ACPHS In The News

Lessons in Leadership, Student to Student

February 16, 2024

Seated, L-R: Kacia Scott, Jaiah Barrett, Julia Sexton, SeHan Jeong and Isabella Ramp. Dominick Lomonaco is at the podium. 

As is well known around campus, ACPHS’ mission is to educate the next generation of leaders to improve the health of our society

Sometimes important lessons in leadership are conveyed from faculty to students. And sometimes students learn to be leaders from each other.

“Student leadership comes in many forms,” Student Government Association President Dominick Lomonaco told fellow students at a panel discussion on February 15. “It’s up to you to decide what kind of leader you want to be.”

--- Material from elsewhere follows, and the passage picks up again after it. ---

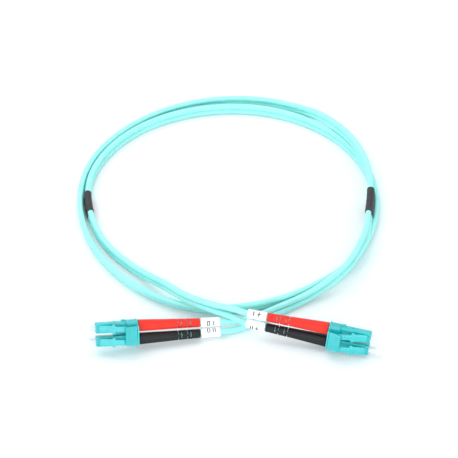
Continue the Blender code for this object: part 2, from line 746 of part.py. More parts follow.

Lomonaco facilitated a discussion called “Falling in Love with Leadership,” featuring five student panelists representing involvement in SGA, the Campus Activities Programming Board, professional organizations, clubs and residence life. About 25 students attended the discussion in the Gozzo Student Center.

A few themes emerged as panelists offered advice to attendees looking to become more involved on campus. These include:

Participate in things you love.

Julia Sexton, a pharmacy doctoral (PharmD) student, urged others not to join organizations just to pad a resume, but out of genuine enthusiasm for the activities.

“If you’re interested in it, you’re going to find passion for it and want to be involved,” Sexton said.

Communication and time management are key.

Panelists identified these skills as critical to being a student leader while maintaining a solid academic record. They shared tips for using email, whiteboards, online calendars and project management apps. Several also reminded their fellow students to block time out for themselves.

“You can’t do much for other people if you don’t do things for yourself,” said Jaiah Barrett, who is pursuing a bachelor’s in pharmaceutical sciences and a PharmD.

Grow into the leader you are.

Panelists said they learned lessons from efforts that fell short of their expectations. These experiences helped them recognize their strengths and become better leaders.

“Give yourself the grace to grow into the position,” said Kacia Scott, a microbiology major. “Allow yourself to become the leader you want to be.”

Look to the future to determine what to do now.

SeHan Jeong advised fellow students that they will not be able to do everything. Having an idea what they want to do after college can help students determine where to invest their energy, she said. That same kind of thinking can help lead a group to achieve a goal.

“If you know what your vision is, you’ll have less of a hard time communicating what you want to see happen,” said Jeong, who is pursuing degrees in pharmacy and public health.

You have to give some things up, but they’re not all bad.

Student leaders conceded they don’t have as much time for leisure as they used to, but most said they were energized by their campus engagement. Giving up TV and social media felt like a small price to pay by comparison.

Responding to a question about what leaders sacrificed to fill their positions, Isabella Ramp said, “indifference.” She can no longer say “that’s not my problem.”

“It is my problem now,” said Ramp, a PharmD student. “I need to find a way to bring it up, to find a solution.”

Leadership gives as much as it takes.

For all the work of being a student leader, panelists agreed there was a big return on investment. They have learned to be more outgoing, to speak in front of audiences, to respond to situations on the fly, to make connections and to prioritize.

Lomonaco encouraged attendees to take a step toward campus engagement. “The possibilities for you to get involved are endless.”